Sie lernte eines Nachts, als sie nach Hause ging, den Azteken vom Grand-Montrouge kennen. Er stand an einer Straßenecke, blaß und hager, mit seinem vorgeschobenen Mund und seinem angespannten Willen. Als er sie ansprach, fühlte sie, daß es da keine Widerrede gab und daß ein Mann alles vermag, wenn er der Welt in die Augen sieht.

Sie lernte eines Abends in einer Bar den »Kegel« kennen, der hinkte und ein verpfuschter Zuhälter zu sein schien. Holterdipolter, die Lahmen sind komisch, es war eine Liebe zum Lachen.

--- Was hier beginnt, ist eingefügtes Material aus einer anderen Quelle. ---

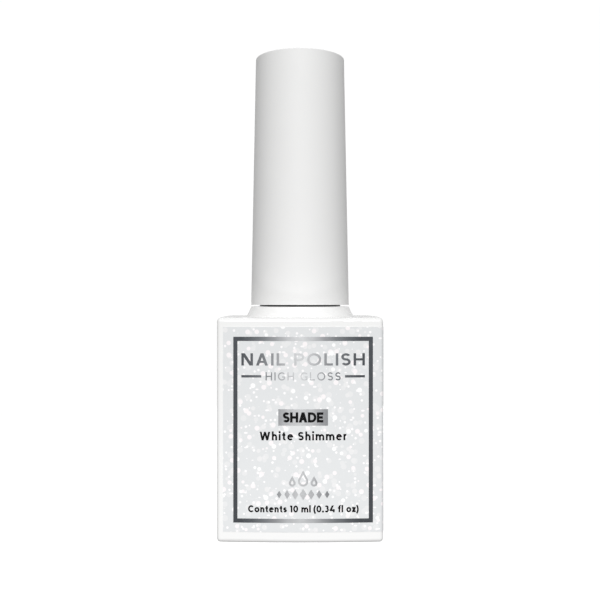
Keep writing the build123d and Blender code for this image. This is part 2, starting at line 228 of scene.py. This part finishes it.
FOIL_PAINTED_DARK_FROM = 9.5 * MM  # distance from the middle of the face where the foil's painted reflection is darkest
# Painted reflection: the foil's colours from the bright middle of the face (0) to its dark sides (1),
# standing in for what the metal reflects
FOIL_PAINTED_REFLECTION_STOPS = (
    (0.0, (0.68, 0.69, 0.70)),
    (0.2, (0.57, 0.578, 0.592)),
    (0.4, (0.345, 0.351, 0.366)),
    (0.6, (0.21, 0.22, 0.234)),
    (0.8, (0.122, 0.131, 0.143)),
    (1.0, (0.075, 0.082, 0.092)),
)
FOIL_MOTTLE = (0.5, 0.5, 0.51)
FOIL_MOTTLE_SHARE = 0.04


def lacquered_glass():
    """Glossy white lacquer sprayed on glass, with the rim and the bore left as bare glass."""
    material, tree, shader = new_material(
        "white_lacquer",
        Coat_Weight=0.6,
        Coat_Roughness=0.05,
        IOR=1.5,
    )
    x, y, z = axes_of(tree)
    flat = node(tree, "ShaderNodeCombineXYZ", {"X": x, "Y": y}).outputs[0]
    radius = node(tree, "ShaderNodeVectorMath", {0: flat}, operation="LENGTH").outputs["Value"]
    inside = maths(tree, "LESS_THAN", radius, BARE_RADIUS)
    high = maths(tree, "GREATER_THAN", z, CAP_FOOT_Z - BARE_DEPTH)
    bare = maths(tree, "MULTIPLY", inside, high)
    white = blend_colours(tree, noise(tree, grain=9 * MM), *LACQUER_WHITES)
    colour = blend_colours(tree, bare, white, BARE_GLASS)
    peel = bump(tree, noise(tree, grain=2.2 * MM, detail=0.0), depth=0.004 * MM)
    rough = roughness_between(tree, noise(tree, grain=4 * MM), low=0.16, high=0.26)
    finish_shader(tree, shader, colour, rough, peel)
    return material


def label_film():
    """Satin film printed pale grey, with five kinds of round glitter spots and slanting flecks."""
    material, tree, shader = new_material(
        "glitter_film",
        Coat_Weight=0.15,
        Coat_Roughness=0.12,
        IOR=1.46,
    )
    colour = blend_colours(tree, noise(tree, grain=6 * MM), *FILM_GREYS)
    for cell, radius, spot_colour in GLITTER:
        colour = blend_colours(tree, spots(tree, cell, radius), colour, spot_colour)
    fleck_at = place(tree, stretch=FLECK_STRETCH, turn=(0, math.radians(FLECK_SLANT), 0))
    flecks = spots(tree, FLECK_CELL, FLECK_RADIUS, fleck_at)
    colour = blend_colours(tree, flecks, colour, FLECK_COLOUR)
    grain = bump(tree, noise(tree, grain=0.25 * MM), depth=0.002 * MM)
    rough = roughness_between(tree, noise(tree, grain=0.6 * MM), low=0.34, high=0.46)
    finish_shader(tree, shader, colour, rough, grain)
    return material


def overcap_plastic():
    """Soft matte white plastic with a fine spark-eroded grain over slight waves."""
    material, tree, shader = new_material("matte_white_plastic", Specular_IOR_Level=0.35)
    colour = blend_colours(tree, noise(tree, grain=7 * MM), *OVERCAP_WHITES)
    waves = bump(tree, noise(tree, grain=5 * MM, detail=1.0), depth=0.01 * MM)
    grain = bump(tree, noise(tree, grain=0.14 * MM), depth=0.006 * MM, under=waves)
    rough = roughness_between(tree, noise(tree, grain=1.5 * MM), low=0.52, high=0.64)
    finish_shader(tree, shader, colour, rough, grain)
    return material


def closure_plastic():
    """Black moulded plastic with a fine grain."""
    material, tree, shader = new_material("black_closure_plastic", Specular_IOR_Level=0.5)
    colour = blend_colours(tree, noise(tree, grain=1.8 * MM), *CLOSURE_BLACKS)
    grain = bump(tree, noise(tree, grain=0.18 * MM), depth=0.008 * MM)
    rough = roughness_between(tree, noise(tree, grain=0.8 * MM), low=0.34, high=0.48)
    finish_shader(tree, shader, colour, rough, grain)
    return material


def washer_foam():
    """Closed-cell white foam."""
    material, tree, shader = new_material("white_foam", Specular_IOR_Level=0.25)
    cell = 0.22 * MM
    inputs = {"Vector": place(tree), "Scale": 1 / cell}
    cells = node(tree, "ShaderNodeTexVoronoi", inputs, feature="SMOOTH_F1").outputs["Distance"]
    colour = blend_colours(tree, cells, *FOAM_WHITES)
    pits = bump(tree, cells, depth=0.04 * MM)
    rough = roughness_between(tree, cells, low=0.75, high=0.9)
    finish_shader(tree, shader, colour, rough, pits)
    return material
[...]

Sie lernte noch andre kennen: die Burschen vom Montrouge, vom Montparnasse und aus dem Latin, die Liebe am Nachmittag, bei der man herumbummelt, die Liebe bei Nacht, bei der man heimgeht; sie lernte auf dem Boulevard Sebastopol sogar die Liebe flink wie der Wind, zwischen zwei Kundschaften, kennen. Sie kugelte rundum durch die Bars und trank, was man wollte, und lachte, wie man eine Kugel anlacht, die das rollende Glück ist. Sie ward eine Hündin, die die Hunde beschnüffelten, einer den andern drängend, das Ding aufgerichtet und das Maul toll wie brünstige Hunde. Sie lernte sie alle kennen und wandelte durch die Straßen als schwaches Fleisch, das unterliegt, ohne Widerstand, ohne einen Nerv, der sich strafft, ohne irgendwas, dessen Herrin sie wäre. Sie warf ihr Portemonnaie in die Luft, aus dem die Geldstücke rollten, auseinanderstiebend im Wirbel eines zügellosen Lasters.

Sie lernte Kiki kennen. Kiki war sechzehn Jahre alt, mit spitzer Stimme, und flitzte herum wie die Kinder um unsre Beine. Er verkaufte gelegentlich Gemüse und kannte seine Straße, wie man sie kennt, wenn man Handel treibt, am Gewicht betrügt und mit den Bestohlenen herumstreitet. Die Männer nahmen ihn nicht ernst: deshalb wehrte sich Kiki mit Zähnen und Krallen, heulte in den Straßen, stürzte sich auf alles und mußte sich mehr als ein andrer Mühe geben, zur Geltung zu kommen. Einmal begegnete er einem Kindermädchen mit einem Kinde. Das Kind hatte eine Peitsche:

»Gib mir die Peitsche, ich knall mit ihr.«

Kiki unterhielt sich damit gute fünf Minuten, dann wollte das Mädchen weitergehen und die Peitsche wiederhaben.

»Nichts da«, sagte Kiki.

Als sie sie ihm wegnehmen wollte, wich Kiki zurück und knallte vor dem Gesicht des Mädchens, indem er sagte: »Nicht näherkommen!«

Der Junge weinte. Kiki entfernte sich, mit der Peitsche knallend, und drehte sich von Zeit zu Zeit um, um sie auszulachen. Als er sie nicht mehr sah, wurde ihm die Peitsche lästig und er schmiß sie hinter einen Zaun.

Er war ein Gassenbub für Gassenbübinnen, einer der Bengel, deren Geschichten unterhaltend sind. Berthe gab sich ihm aus Spaß hin, und das ist schlimm, denn eine Frau, die sich achtet, soll einen Mann wählen, der zu etwas taugt.

Berthe traf mitunter den langen Jules, der in der ersten Zeit mit ihr stehen blieb und mit ihr plauderte wie mit der Frau eines Freundes. Er nannte sie »Madame«. Aber als er von ihrer Lebensweise erfuhr, sprach er nicht mehr mit ihr und ließ sie vorübergehen, den Kopf hoch, wie ein Soldat in Waffen hinabsieht auf diejenigen, die Zucht und Gesetz verletzen.